STATED PROBLEM
Copy each line below that includes "slide".

Records from a collection:
>> START
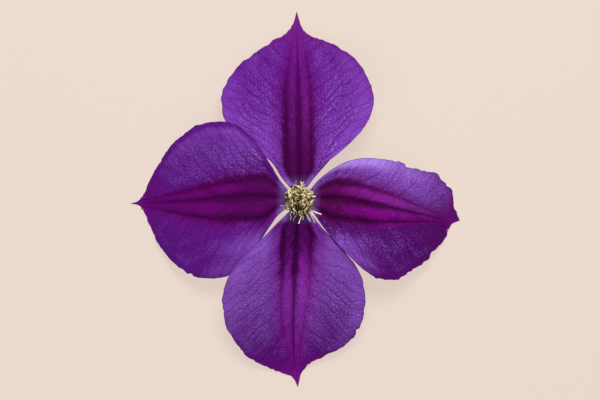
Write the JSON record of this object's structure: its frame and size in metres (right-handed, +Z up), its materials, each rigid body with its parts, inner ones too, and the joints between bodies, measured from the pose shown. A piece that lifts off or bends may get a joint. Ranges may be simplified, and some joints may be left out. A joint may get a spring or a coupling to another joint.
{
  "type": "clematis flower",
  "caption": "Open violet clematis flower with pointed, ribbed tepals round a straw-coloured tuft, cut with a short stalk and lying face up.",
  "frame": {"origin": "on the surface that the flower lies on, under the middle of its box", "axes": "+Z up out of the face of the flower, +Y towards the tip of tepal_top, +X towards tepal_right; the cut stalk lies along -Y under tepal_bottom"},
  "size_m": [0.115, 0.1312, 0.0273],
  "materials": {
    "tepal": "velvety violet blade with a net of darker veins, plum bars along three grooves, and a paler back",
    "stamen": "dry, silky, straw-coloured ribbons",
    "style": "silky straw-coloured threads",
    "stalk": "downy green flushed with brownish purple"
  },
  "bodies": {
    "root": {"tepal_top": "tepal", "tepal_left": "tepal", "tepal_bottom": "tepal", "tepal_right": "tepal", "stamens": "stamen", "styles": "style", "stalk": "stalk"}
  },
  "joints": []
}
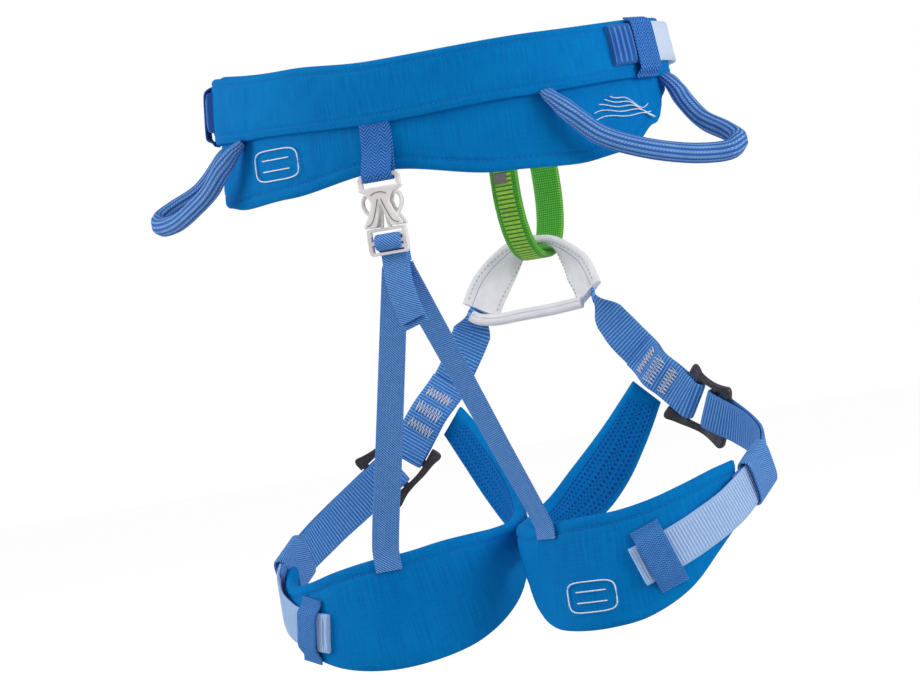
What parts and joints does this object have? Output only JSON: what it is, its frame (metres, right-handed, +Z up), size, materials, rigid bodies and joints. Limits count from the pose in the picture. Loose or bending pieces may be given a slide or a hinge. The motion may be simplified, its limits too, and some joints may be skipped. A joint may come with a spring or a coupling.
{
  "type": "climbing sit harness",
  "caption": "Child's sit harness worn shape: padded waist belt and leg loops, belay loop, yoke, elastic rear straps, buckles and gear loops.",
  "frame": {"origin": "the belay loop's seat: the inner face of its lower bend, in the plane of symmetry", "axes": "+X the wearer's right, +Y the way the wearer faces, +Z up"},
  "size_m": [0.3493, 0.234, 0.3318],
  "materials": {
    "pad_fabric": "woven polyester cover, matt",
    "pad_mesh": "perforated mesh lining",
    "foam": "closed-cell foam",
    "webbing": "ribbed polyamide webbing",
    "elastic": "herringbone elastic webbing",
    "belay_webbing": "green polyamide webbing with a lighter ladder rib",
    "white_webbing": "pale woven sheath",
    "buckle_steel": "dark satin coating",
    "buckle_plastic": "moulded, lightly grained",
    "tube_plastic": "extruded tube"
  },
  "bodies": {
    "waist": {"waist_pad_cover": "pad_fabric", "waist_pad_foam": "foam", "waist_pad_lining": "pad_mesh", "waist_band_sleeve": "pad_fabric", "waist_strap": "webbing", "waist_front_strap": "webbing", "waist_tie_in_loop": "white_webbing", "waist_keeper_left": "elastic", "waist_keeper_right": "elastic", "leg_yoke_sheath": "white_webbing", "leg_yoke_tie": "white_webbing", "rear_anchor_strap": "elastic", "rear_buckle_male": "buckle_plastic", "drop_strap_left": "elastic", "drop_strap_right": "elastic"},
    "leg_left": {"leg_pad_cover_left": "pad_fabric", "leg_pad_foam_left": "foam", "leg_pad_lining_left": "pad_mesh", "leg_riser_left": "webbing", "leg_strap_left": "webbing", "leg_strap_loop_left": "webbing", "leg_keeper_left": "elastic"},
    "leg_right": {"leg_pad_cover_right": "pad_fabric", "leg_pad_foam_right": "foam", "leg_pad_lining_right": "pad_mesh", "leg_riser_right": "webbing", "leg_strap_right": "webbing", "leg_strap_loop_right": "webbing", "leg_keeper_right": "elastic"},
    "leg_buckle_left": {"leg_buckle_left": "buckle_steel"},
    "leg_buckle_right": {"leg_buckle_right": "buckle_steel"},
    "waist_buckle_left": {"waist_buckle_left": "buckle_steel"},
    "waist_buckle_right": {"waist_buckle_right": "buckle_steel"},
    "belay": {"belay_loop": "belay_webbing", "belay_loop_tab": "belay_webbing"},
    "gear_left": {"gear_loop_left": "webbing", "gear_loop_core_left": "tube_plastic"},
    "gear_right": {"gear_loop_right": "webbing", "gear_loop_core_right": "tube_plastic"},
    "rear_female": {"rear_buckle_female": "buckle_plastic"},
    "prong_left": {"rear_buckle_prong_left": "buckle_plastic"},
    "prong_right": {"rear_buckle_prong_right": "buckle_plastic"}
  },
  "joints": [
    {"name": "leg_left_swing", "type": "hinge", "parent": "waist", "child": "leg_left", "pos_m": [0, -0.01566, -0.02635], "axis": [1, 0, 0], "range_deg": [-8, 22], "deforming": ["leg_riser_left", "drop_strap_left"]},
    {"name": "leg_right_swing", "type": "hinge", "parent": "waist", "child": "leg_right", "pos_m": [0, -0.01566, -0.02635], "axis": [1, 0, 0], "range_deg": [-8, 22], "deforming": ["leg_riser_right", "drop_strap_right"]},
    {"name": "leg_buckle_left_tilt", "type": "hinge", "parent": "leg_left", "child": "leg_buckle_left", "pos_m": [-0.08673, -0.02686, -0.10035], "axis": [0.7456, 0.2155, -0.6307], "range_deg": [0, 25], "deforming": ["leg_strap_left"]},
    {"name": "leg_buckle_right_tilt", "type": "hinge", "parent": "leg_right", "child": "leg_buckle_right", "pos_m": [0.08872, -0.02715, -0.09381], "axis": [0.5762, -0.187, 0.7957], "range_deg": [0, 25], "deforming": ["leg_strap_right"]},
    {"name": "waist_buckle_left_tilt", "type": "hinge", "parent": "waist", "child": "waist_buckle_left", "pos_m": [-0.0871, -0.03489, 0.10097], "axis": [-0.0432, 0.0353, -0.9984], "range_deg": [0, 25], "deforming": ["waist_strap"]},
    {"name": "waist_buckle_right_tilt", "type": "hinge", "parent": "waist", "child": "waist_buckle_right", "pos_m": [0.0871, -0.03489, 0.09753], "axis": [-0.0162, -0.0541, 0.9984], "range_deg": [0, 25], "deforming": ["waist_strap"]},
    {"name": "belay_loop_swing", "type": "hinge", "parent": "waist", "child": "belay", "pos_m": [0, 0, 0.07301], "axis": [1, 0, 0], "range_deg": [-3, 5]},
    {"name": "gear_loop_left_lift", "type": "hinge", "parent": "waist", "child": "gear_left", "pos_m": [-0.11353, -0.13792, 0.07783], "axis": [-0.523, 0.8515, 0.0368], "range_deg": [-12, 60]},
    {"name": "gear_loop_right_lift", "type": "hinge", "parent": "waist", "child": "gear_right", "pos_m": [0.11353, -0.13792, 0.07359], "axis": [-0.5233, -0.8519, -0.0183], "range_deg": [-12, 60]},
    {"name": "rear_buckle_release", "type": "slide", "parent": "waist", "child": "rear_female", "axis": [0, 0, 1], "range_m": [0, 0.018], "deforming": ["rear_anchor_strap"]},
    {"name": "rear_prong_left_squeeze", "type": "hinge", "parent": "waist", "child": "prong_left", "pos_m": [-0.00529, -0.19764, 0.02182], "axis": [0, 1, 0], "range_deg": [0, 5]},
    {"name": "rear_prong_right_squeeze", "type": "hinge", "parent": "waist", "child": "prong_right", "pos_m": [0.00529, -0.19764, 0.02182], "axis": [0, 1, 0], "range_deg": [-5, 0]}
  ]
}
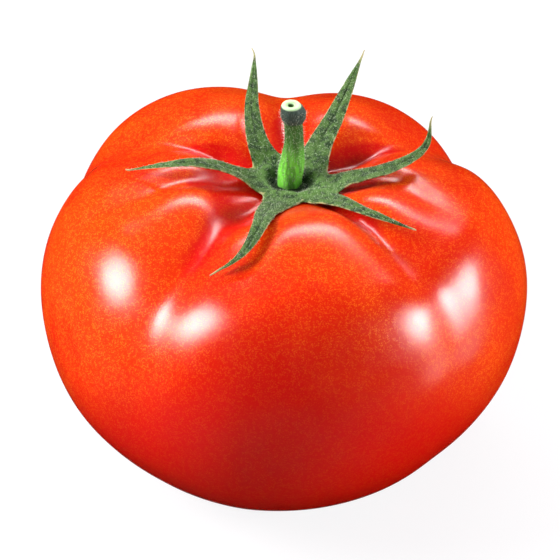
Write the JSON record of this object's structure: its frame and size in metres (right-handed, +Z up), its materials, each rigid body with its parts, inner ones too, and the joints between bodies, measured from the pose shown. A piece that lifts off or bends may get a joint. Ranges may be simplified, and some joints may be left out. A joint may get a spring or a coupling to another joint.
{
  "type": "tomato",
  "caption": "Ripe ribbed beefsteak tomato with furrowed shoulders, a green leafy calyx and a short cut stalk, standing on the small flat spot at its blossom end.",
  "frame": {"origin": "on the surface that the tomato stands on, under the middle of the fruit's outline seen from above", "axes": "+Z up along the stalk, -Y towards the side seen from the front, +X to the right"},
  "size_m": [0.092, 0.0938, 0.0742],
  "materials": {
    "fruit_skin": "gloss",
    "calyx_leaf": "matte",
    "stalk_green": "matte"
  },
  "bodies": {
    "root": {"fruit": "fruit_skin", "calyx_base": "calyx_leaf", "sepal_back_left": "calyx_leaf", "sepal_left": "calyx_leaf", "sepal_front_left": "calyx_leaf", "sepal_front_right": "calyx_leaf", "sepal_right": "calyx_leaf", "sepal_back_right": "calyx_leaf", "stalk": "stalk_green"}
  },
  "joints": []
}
>> END
COMPLETED EXERCISE
What parts and joints does this object have? Output only JSON: what it is, its frame (metres, right-handed, +Z up), size, materials, rigid bodies and joints. Limits count from the pose in the picture. Loose or bending pieces may be given a slide or a hinge. The motion may be simplified, its limits too, and some joints may be skipped. A joint may come with a spring or a coupling.
    {"name": "rear_buckle_release", "type": "slide", "parent": "waist", "child": "rear_female", "axis": [0, 0, 1], "range_m": [0, 0.018], "deforming": ["rear_anchor_strap"]},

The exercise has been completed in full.